▶ _STATED EXERCISE_: Below are entries. Copy exactly the lines running from the line that holds "Write part 3" to the line that holds "the leaf's surface.", with both ends included.

▶ _SUPPLIED MATERIAL_:
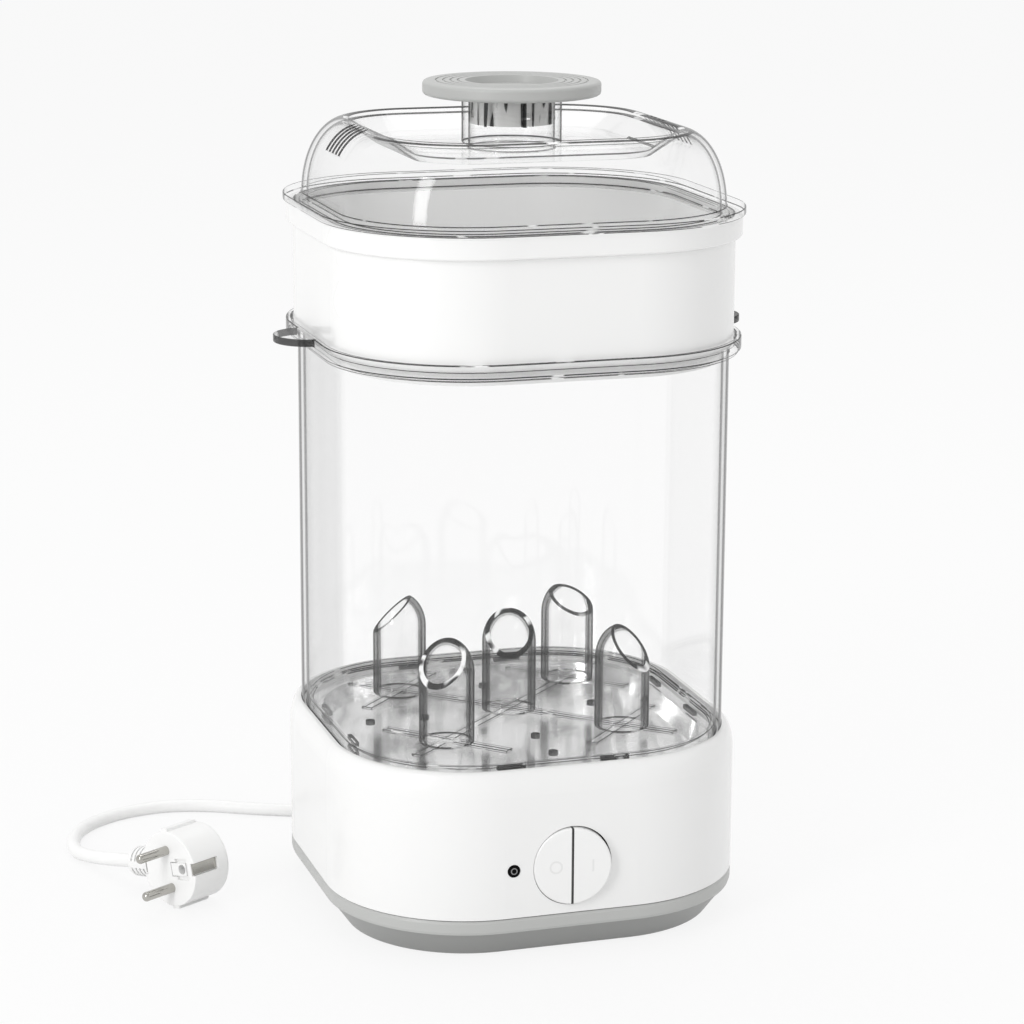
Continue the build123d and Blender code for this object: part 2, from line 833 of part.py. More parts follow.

* * *

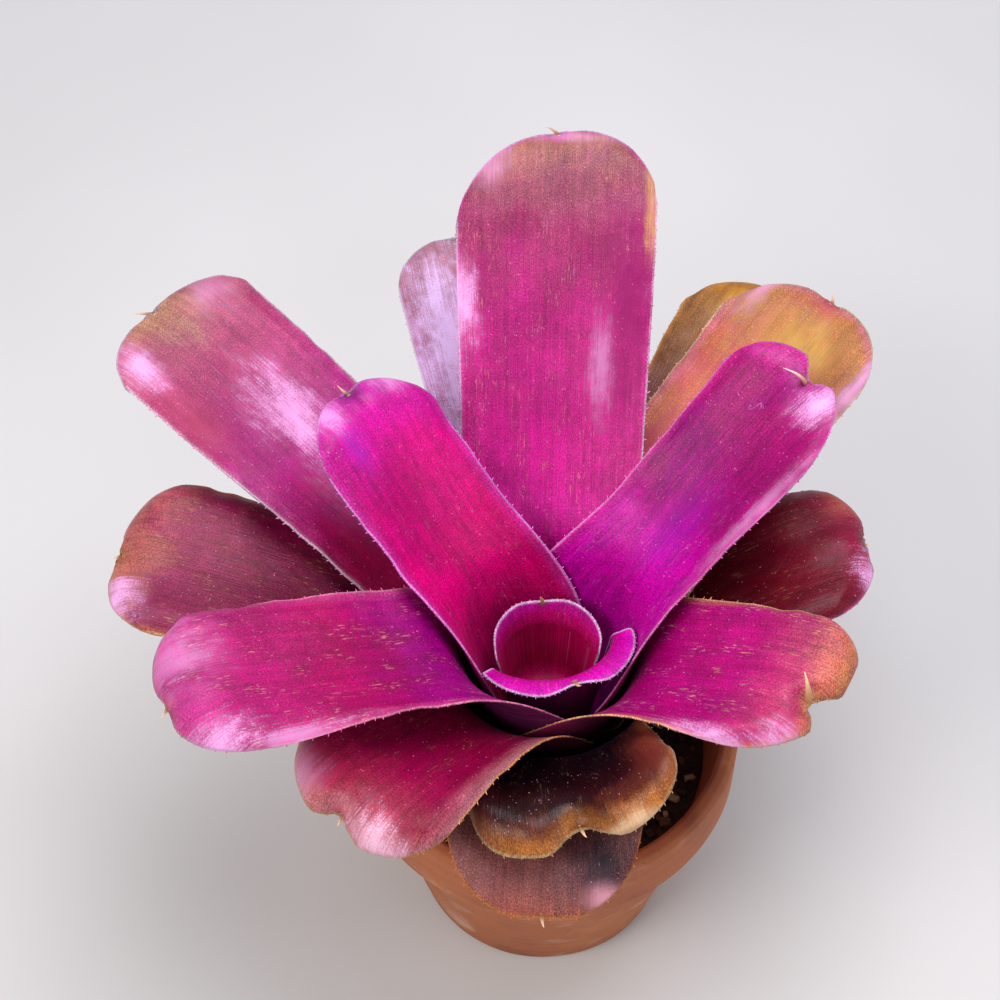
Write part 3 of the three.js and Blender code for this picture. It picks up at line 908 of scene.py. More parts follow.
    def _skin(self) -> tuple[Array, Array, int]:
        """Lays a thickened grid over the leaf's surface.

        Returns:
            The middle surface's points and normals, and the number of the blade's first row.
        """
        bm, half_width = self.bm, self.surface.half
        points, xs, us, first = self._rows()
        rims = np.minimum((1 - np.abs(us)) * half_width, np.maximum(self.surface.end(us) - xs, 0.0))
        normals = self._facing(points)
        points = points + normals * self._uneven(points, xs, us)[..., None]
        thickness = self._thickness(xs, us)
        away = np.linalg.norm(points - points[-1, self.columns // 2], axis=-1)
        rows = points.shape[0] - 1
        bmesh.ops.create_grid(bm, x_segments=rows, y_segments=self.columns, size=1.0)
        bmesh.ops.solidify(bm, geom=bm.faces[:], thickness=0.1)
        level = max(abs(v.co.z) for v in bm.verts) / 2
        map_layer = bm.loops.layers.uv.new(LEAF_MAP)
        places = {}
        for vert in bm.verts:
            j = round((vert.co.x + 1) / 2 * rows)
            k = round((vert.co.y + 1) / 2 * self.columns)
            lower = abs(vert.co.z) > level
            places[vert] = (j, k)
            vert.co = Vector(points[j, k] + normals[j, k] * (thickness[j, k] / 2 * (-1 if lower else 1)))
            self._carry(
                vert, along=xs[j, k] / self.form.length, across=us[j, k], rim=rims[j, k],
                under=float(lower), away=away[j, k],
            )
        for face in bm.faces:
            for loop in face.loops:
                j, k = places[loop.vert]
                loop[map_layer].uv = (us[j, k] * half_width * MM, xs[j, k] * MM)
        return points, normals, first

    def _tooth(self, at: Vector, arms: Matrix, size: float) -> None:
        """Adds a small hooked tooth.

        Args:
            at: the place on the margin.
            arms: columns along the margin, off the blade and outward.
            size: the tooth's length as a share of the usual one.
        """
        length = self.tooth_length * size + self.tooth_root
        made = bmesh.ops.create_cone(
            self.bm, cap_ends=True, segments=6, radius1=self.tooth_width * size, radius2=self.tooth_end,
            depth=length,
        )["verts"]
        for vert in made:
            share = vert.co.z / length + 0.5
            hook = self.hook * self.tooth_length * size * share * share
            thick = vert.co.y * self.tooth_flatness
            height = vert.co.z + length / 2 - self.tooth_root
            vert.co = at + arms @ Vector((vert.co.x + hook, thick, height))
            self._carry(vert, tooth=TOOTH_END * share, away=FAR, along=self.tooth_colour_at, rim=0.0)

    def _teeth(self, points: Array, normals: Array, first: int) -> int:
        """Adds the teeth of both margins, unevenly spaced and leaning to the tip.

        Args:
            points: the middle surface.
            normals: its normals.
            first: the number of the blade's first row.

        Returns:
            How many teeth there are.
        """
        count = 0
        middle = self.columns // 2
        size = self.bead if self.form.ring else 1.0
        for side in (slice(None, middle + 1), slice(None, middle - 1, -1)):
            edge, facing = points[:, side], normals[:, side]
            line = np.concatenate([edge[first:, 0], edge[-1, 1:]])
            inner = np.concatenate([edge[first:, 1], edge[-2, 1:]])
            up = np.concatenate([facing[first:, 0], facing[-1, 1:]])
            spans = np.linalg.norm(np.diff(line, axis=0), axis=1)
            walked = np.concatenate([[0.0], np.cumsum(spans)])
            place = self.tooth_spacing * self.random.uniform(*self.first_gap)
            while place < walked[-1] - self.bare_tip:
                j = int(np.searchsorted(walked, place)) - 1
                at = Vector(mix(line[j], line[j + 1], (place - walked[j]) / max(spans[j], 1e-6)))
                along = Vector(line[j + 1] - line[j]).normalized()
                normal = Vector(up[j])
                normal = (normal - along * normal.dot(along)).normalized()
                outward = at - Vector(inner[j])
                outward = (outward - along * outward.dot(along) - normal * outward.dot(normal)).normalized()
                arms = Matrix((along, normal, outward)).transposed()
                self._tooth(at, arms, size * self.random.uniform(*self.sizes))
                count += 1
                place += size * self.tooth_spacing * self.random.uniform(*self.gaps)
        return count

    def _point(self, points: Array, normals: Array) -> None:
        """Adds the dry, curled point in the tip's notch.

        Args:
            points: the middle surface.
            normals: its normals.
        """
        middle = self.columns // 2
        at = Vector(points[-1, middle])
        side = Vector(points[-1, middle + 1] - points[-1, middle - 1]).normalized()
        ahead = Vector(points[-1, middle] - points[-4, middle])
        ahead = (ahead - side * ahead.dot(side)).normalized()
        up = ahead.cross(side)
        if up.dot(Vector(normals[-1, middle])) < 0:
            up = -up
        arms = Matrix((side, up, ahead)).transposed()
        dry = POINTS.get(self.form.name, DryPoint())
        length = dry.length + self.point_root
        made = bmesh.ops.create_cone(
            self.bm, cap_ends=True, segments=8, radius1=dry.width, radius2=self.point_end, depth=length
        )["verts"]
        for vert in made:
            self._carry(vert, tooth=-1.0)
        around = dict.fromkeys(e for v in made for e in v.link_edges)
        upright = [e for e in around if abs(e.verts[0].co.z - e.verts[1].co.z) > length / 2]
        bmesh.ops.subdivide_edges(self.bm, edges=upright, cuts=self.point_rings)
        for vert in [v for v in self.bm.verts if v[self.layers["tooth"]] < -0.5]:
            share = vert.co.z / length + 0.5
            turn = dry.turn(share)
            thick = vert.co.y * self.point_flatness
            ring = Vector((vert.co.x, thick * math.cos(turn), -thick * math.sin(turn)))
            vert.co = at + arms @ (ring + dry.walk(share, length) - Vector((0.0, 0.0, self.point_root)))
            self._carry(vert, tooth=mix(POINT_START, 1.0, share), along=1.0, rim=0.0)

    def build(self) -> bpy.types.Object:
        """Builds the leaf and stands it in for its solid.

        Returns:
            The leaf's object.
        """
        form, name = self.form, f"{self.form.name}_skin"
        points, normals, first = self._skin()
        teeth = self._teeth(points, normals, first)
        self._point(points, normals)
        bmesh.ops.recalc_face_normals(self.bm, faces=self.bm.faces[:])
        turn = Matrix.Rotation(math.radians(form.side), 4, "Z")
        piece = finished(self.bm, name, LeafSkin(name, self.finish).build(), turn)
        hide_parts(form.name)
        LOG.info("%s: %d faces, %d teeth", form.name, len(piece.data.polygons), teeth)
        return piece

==

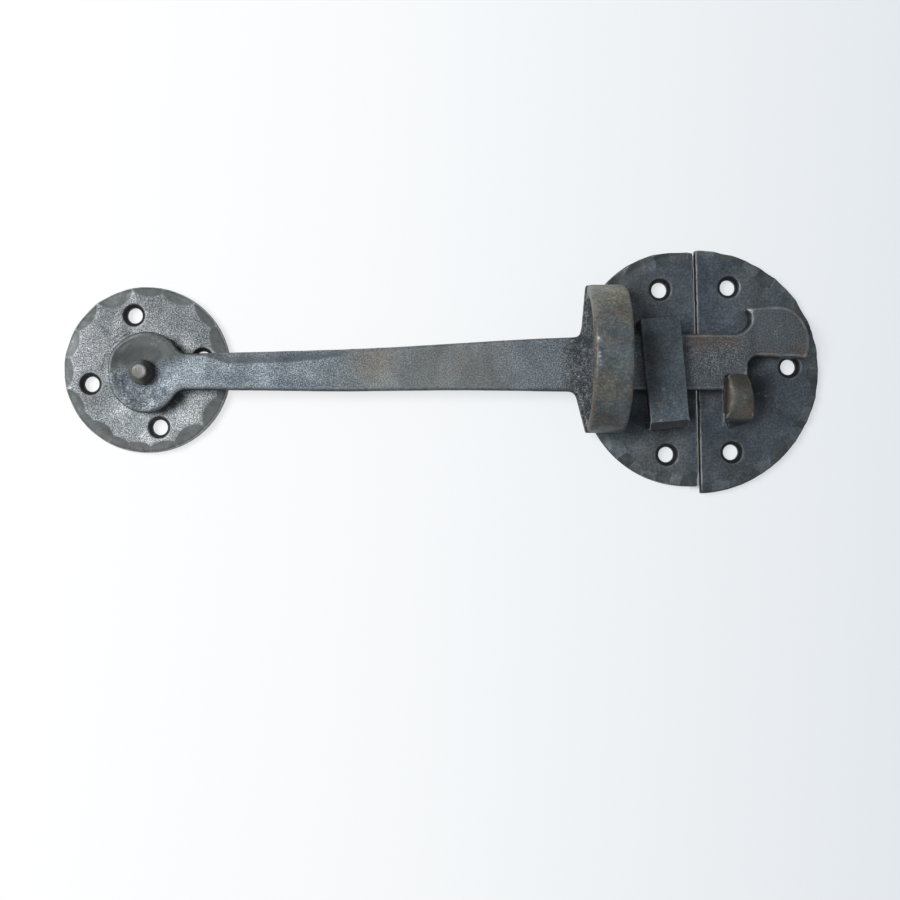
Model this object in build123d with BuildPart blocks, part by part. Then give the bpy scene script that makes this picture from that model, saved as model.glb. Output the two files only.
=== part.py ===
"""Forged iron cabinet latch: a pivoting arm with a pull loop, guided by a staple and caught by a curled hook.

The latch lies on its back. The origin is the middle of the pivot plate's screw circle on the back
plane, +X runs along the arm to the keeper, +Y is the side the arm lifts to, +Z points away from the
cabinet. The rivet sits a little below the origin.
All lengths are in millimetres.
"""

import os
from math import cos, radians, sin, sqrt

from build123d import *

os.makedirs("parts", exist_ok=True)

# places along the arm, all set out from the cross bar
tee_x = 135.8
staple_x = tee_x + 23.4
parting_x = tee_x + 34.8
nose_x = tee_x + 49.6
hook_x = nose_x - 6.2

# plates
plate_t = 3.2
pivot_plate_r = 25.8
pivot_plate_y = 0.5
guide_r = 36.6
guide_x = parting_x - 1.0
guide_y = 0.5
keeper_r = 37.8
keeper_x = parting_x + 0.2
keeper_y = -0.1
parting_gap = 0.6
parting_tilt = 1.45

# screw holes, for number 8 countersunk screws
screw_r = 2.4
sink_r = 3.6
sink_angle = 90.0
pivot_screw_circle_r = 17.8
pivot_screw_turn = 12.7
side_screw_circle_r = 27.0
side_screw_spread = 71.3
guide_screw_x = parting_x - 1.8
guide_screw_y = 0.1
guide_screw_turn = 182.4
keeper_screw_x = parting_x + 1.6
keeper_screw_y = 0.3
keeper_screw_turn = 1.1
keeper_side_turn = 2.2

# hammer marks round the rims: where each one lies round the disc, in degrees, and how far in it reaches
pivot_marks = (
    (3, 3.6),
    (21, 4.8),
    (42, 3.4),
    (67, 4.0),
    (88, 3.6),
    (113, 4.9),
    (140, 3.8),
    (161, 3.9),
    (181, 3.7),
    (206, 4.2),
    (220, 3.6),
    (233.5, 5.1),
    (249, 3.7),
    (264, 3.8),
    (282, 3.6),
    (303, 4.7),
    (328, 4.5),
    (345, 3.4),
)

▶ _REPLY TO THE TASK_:
Write part 3 of the three.js and Blender code for this picture. It picks up at line 908 of scene.py. More parts follow.
    def _skin(self) -> tuple[Array, Array, int]:
        """Lays a thickened grid over the leaf's surface.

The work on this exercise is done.